Genome complexity: DNA 3-D importance in replication (Introduction)

by David Turell @, Thursday, January 03, 2019, 19:03 (1912 days ago) @ dhw

QUOTE: "'If you duplicate at a different place and time, you might assemble a completely different structure," Gilbert said. "A cell has different things available to it at different times. Changing when something replicates changes the packaging of the genetic information.'"

DAVID’s comment: Just as Shapiro shows, DNA can be edited by cells. The implication is that this ability was present when bacteria appeared early in evolution. 3-D DNA is a major key to the amazing variations in controls DNA can exert just by its own 3-D relationships and how they change. Just where are the instructions to guide DNA contortions? Probably in other parts of the specific DNA. This is obviously key evidence as to how as few as 22,000 genes make a complex human.

dhw: If different structures result from duplication at a different place and time, we have a clear indication that evolution (= changing structures) is heavily dependent on place and time (= the current environment). We then go back to your belief that all the instructions for all the undabbled changes were implanted 3.8 billion years ago, and to my alternative hypothesis that somewhere within the cell/cell community is an autonomous intelligence (as championed by the same Shapiro, and possibly invented by your God) which enables it to change itself in accordance with the needs or opportunities that arise from the current environment.

DAVID: We both now agree that DNA editing by unicellular organisms happens. I view it as part of God's information/instructions used by the cell, and you admit it is possible. We both agree about Shapiro who experimentally showed it.

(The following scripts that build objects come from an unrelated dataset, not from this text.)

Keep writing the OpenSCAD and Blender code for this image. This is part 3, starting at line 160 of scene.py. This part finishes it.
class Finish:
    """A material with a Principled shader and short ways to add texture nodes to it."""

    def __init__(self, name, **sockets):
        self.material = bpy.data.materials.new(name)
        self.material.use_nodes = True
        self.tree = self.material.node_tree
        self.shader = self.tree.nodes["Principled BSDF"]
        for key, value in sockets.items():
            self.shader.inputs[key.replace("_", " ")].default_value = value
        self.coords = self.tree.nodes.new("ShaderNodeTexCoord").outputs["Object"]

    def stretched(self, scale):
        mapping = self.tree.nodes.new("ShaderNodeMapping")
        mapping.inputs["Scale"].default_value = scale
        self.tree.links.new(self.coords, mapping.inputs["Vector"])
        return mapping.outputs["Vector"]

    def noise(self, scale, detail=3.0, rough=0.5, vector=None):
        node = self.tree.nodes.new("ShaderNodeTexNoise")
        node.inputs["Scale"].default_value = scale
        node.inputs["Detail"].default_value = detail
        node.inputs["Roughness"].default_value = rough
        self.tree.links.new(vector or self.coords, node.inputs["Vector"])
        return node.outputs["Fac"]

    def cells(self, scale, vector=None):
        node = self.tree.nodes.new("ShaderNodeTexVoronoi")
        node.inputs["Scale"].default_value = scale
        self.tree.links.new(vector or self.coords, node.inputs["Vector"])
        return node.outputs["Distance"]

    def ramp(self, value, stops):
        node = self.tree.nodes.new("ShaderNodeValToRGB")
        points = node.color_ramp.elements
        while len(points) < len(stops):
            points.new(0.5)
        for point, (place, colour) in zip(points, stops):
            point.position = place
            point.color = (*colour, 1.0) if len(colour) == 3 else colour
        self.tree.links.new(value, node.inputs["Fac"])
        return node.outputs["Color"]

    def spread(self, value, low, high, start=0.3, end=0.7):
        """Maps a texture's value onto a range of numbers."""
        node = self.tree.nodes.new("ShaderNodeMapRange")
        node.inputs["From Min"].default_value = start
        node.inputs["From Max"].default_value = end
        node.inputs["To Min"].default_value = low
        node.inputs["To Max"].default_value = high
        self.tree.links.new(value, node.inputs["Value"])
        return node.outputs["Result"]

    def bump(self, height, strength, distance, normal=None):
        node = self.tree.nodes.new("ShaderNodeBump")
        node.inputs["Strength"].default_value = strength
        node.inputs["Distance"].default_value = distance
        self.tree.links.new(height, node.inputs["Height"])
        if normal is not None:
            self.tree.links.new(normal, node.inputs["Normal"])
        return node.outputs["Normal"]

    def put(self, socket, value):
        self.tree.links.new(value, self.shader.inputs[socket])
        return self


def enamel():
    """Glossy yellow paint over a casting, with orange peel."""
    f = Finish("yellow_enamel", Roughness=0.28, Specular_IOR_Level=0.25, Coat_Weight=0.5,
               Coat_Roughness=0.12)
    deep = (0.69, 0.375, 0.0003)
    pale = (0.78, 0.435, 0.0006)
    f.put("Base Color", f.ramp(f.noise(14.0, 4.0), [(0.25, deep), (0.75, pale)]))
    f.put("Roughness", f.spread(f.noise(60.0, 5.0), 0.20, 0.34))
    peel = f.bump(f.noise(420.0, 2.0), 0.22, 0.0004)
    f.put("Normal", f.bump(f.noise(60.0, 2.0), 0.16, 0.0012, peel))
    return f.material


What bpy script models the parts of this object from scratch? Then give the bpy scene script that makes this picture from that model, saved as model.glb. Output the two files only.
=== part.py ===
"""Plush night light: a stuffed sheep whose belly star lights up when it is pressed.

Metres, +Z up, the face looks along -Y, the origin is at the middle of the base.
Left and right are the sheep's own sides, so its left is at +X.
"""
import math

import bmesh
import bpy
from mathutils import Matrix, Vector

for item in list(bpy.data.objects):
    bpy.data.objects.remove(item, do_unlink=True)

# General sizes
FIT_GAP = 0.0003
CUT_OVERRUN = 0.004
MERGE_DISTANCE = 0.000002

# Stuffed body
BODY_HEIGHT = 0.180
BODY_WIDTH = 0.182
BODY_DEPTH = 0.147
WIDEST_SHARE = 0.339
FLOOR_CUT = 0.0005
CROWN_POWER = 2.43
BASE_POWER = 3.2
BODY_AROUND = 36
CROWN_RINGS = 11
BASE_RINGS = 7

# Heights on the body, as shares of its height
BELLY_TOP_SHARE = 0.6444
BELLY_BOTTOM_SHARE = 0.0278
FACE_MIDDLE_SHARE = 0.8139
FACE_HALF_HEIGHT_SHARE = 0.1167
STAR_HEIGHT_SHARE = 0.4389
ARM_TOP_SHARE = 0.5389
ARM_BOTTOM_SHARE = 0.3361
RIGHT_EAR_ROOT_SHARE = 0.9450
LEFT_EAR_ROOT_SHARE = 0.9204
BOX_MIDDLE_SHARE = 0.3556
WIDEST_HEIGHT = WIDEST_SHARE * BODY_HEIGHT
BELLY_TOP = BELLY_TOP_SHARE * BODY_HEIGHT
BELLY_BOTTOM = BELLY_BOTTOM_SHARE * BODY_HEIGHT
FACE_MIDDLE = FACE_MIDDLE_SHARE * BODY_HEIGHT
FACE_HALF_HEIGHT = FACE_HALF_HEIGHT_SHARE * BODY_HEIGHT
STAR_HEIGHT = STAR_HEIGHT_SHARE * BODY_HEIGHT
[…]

dhw: The question is not whether DNA editing happens, but whether your God’s “information/instructions used by the cell” means a specific, 3.8-billion-year-old programme for every single change in the history of evolution, switched on automatically by the cell when conditions require or allow it – which seems to me extremely unlikely – or a mechanism which enables the cell to change itself autonomously, i.e. to devise its own programme as conditions change. Shapiro clearly believes in the latter.

The only issue here is I believe God gave the cells that mechanism.


DAVID (under “Gulls change wing shape”): Helps them glide and fly in different ways:
https://techxplore.com/news/2019-01-zoologists-reveal-gulls-wing-morph.html

DAVID: It is not known if the original gulls had this ability from the beginning or developed it over time. If it wasn't present in the beginning they had trouble hunting over the oceans so one can wonder how they survived until they developed these adaptations of elbow joints which require exact design.

dhw: Perhaps they initially found plenty of food close at wing (like pre-whales having plenty of food close at leg) but then conditions changed and they had to hunt further afield, which occasioned the changes made by the cell communities that constitute the wings and their connections.

You are still using environmental changes to push evolution, but some one or some thing has to do the designing for the large body changes.